The Productive Discomfort of an Unsettled Science
Perhaps the most honest framing of where physical AI stands in 2025 is this: it is a field where the engineering is outpacing the theory, the commercial deployment is outpacing the safety science, and the philosophical questions are not merely decorative but have direct implications for how these systems fail and how badly those failures matter.
Tesla is not the only actor in this space. Boston Dynamics, Figure AI, Agility Robotics, and a growing cohort of well-funded startups are all racing along parallel tracks. But Tesla occupies a peculiar position because of its manufacturing scale, its access to real-world deployment environments, and the singular intensity of public attention that surrounds anything Elon Musk touches. If Optimus succeeds in ways that change industrial labor at meaningful scale, the debate about whether it truly understands the physical world will become less a philosophical puzzle and more a policy emergency.
The scientists arguing about cognition and grounding and the hard problem of physical intelligence are not indulging an academic luxury. They are, whether Tesla's engineers fully appreciate it or not, doing the foundational work that will eventually determine whether physical AI systems can be trusted, corrected, governed, and safely scaled. The factory floor does not care about epistemology. But the society that factory floor feeds into very much does.
"The question is not whether the robot can do the job. The question is whether it knows what it is doing. And those are not the same question."

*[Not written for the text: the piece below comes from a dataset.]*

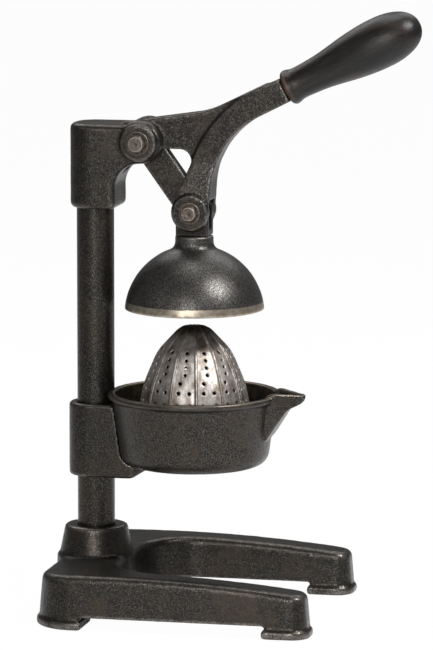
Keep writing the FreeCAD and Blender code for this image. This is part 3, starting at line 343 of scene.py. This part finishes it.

Tesla's Optimus will almost certainly keep getting better by every measurable benchmark. It will handle more tasks, adapt to more environments, and eventually operate in spaces far beyond the factory. Whether it will ever cross the line from spectacular mimicry to genuine physical comprehension is a question that may not have a clean answer. But asking it rigorously, publicly, and without commercial pressure to look the other way might be the most important intellectual work happening anywhere in technology right now.